## Aim
Copy each line of the listing below exactly.

--- BEGIN Supplied information ---

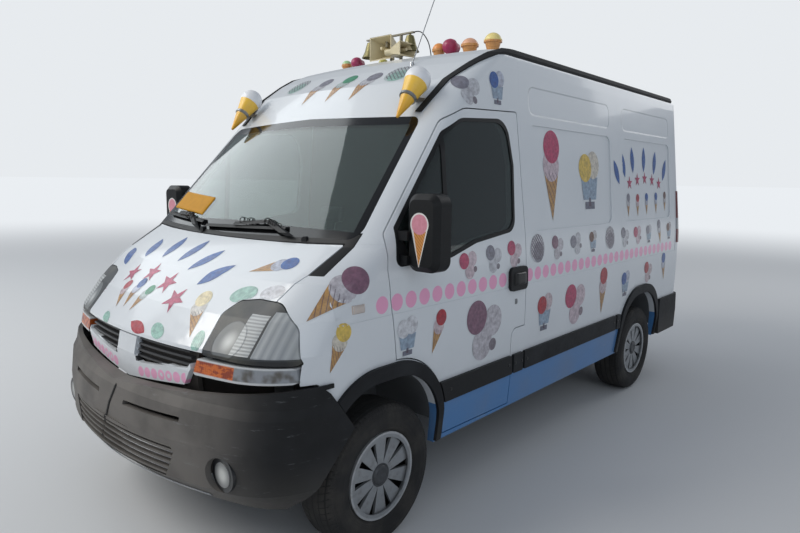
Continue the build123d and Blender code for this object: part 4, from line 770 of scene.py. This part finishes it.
def crowned(tree, start, aim, across_way, up_way, half, rise, power=4.0, cells=14):
    """A pad on a surface: each point (a, b) of a grid is cast on the tree and lifted along the normal there.

    The lift is rise * (1 - |a|^p)^(1/2) (1 - |b|^p)^(1/2). The grid reaches over half[0] by half[1] on each
    side of the start point, and its rim sinks into the surface.
    """
    a, b = [axis.ravel() for axis in np.meshgrid(*[np.sin(np.linspace(-1, 1, cells) * math.pi / 2)] * 2)]
    lift = rise * np.sqrt(np.clip((1 - np.abs(a) ** power) * (1 - np.abs(b) ** power), 0, 1))
    points = []
    for pa, pb, high in zip(a * half[0], b * half[1], lift):
        spot = start + across_way * pa + up_way * pb
        place, normal, _, _ = tree.ray_cast(spot, aim)
        if place is None:
            place, normal = tree.find_nearest(spot + aim)[:2]
        normal = normal if normal.dot(aim) < 0 else -normal
        points.append(tuple(place + normal * (high - (RIM_SINK if high < 1e-6 else 0))))
    return points, grid_faces(cells, cells)


def fitting(name, tree, side, u, v, half, rise, finish, body, slot, power=4.0):
    """A pad u behind the front axle on the left (1) or right (-1), or u off the middle behind (0)."""
    start = Vector((1.6 * side, AXLE_Y + u, v)) if side else Vector((u, 3.2, v))
    aim = LEFT * -side if side else -BACK
    pad = crowned(tree, start, aim, BACK if side else LEFT, UP, half, rise, power)
    make(name, pad, finish, body, outward=side >= 0)


RIM_SINK = 0.0015
repeater = Finish("repeater_lens", Roughness=0.12, Coat_Weight=1.0, Coat_Roughness=0.03)
flutes = zigzag(repeater.at[1] * 160)
repeater.look(Base_Color=flutes.mix("b9bcbd", "d8a070"))
repeater.bump(flutes, 0.001, 0.4)
worn_steel = mottled("lock_steel", 300, "6f7173", "9a9c9e", Metallic=0.85, Roughness=0.35)
paddle_black = mottled("paddle_plastic", 50, "08090a", "131416", (1400, 2, 0.0002, 0.3), Roughness=0.32)
plate_blank = mottled("blank_plate", 25, "c98f14", "ad7a10", (60, 3, 0.0005, 0.3), Roughness=0.6,
                      Specular_IOR_Level=0.2)

RUB_SCREWS, DOOR_SCREWS, SCREW_Z = (1.098, 1.172, 1.235, 2.53, 2.60, 2.632), (0.47, 1.03), 0.652
SCREW = ((0.008, 0.008), 0.004, paddle_black)
strip_tree = caster("side_mouldings")
for side, word in SIDES:
    door = f"front_door_{word}"
    door_tree = caster(door, f"door_trim_{word}")
    fitting(f"repeater_{word}", caster(f"wing_{word}"), side, -0.179, 1.163, (0.036, 0.019), 0.010, repeater,
            "van", "lamp_lens")
    fitting(f"door_lock_{word}", door_tree, side, 1.095, 1.02, (0.013, 0.016), 0.007, worn_steel, door,
            "aerial_steel", 2.0)
    fitting(f"door_paddle_{word}", door_tree, side, 1.108, 1.155, (0.058, 0.036), 0.014, paddle_black, door,
            "black_plastic", 6.0)
    for i, u in enumerate(RUB_SCREWS):
        fitting(f"strip_screw_{word}_{i}", strip_tree, side, u, SCREW_Z, *SCREW, "van", "bumper_plastic", 2.0)
    for i, u in enumerate(DOOR_SCREWS):
        fitting(f"door_screw_{word}_{i}", door_tree, side, u, SCREW_Z, *SCREW, door, "black_plastic", 2.0)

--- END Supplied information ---

## Reply
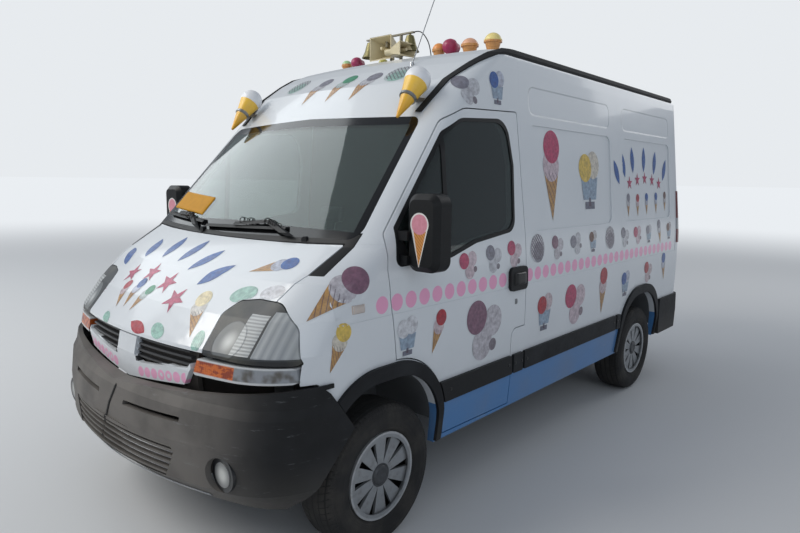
Continue the build123d and Blender code for this object: part 4, from line 770 of scene.py. This part finishes it.
def crowned(tree, start, aim, across_way, up_way, half, rise, power=4.0, cells=14):
    """A pad on a surface: each point (a, b) of a grid is cast on the tree and lifted along the normal there.

    The lift is rise * (1 - |a|^p)^(1/2) (1 - |b|^p)^(1/2). The grid reaches over half[0] by half[1] on each
    side of the start point, and its rim sinks into the surface.
    """
    a, b = [axis.ravel() for axis in np.meshgrid(*[np.sin(np.linspace(-1, 1, cells) * math.pi / 2)] * 2)]
    lift = rise * np.sqrt(np.clip((1 - np.abs(a) ** power) * (1 - np.abs(b) ** power), 0, 1))
    points = []
    for pa, pb, high in zip(a * half[0], b * half[1], lift):
        spot = start + across_way * pa + up_way * pb
        place, normal, _, _ = tree.ray_cast(spot, aim)
        if place is None:
            place, normal = tree.find_nearest(spot + aim)[:2]
        normal = normal if normal.dot(aim) < 0 else -normal
        points.append(tuple(place + normal * (high - (RIM_SINK if high < 1e-6 else 0))))
    return points, grid_faces(cells, cells)


def fitting(name, tree, side, u, v, half, rise, finish, body, slot, power=4.0):
    """A pad u behind the front axle on the left (1) or right (-1), or u off the middle behind (0)."""
    start = Vector((1.6 * side, AXLE_Y + u, v)) if side else Vector((u, 3.2, v))
    aim = LEFT * -side if side else -BACK
    pad = crowned(tree, start, aim, BACK if side else LEFT, UP, half, rise, power)
    make(name, pad, finish, body, outward=side >= 0)


RIM_SINK = 0.0015
repeater = Finish("repeater_lens", Roughness=0.12, Coat_Weight=1.0, Coat_Roughness=0.03)
flutes = zigzag(repeater.at[1] * 160)
repeater.look(Base_Color=flutes.mix("b9bcbd", "d8a070"))
repeater.bump(flutes, 0.001, 0.4)
worn_steel = mottled("lock_steel", 300, "6f7173", "9a9c9e", Metallic=0.85, Roughness=0.35)
paddle_black = mottled("paddle_plastic", 50, "08090a", "131416", (1400, 2, 0.0002, 0.3), Roughness=0.32)
plate_blank = mottled("blank_plate", 25, "c98f14", "ad7a10", (60, 3, 0.0005, 0.3), Roughness=0.6,
                      Specular_IOR_Level=0.2)

RUB_SCREWS, DOOR_SCREWS, SCREW_Z = (1.098, 1.172, 1.235, 2.53, 2.60, 2.632), (0.47, 1.03), 0.652
SCREW = ((0.008, 0.008), 0.004, paddle_black)
strip_tree = caster("side_mouldings")
for side, word in SIDES:
    door = f"front_door_{word}"
    door_tree = caster(door, f"door_trim_{word}")
    fitting(f"repeater_{word}", caster(f"wing_{word}"), side, -0.179, 1.163, (0.036, 0.019), 0.010, repeater,
            "van", "lamp_lens")
    fitting(f"door_lock_{word}", door_tree, side, 1.095, 1.02, (0.013, 0.016), 0.007, worn_steel, door,
            "aerial_steel", 2.0)
    fitting(f"door_paddle_{word}", door_tree, side, 1.108, 1.155, (0.058, 0.036), 0.014, paddle_black, door,
            "black_plastic", 6.0)
    for i, u in enumerate(RUB_SCREWS):
        fitting(f"strip_screw_{word}_{i}", strip_tree, side, u, SCREW_Z, *SCREW, "van", "bumper_plastic", 2.0)
    for i, u in enumerate(DOOR_SCREWS):
        fitting(f"door_screw_{word}_{i}", door_tree, side, u, SCREW_Z, *SCREW, door, "black_plastic", 2.0)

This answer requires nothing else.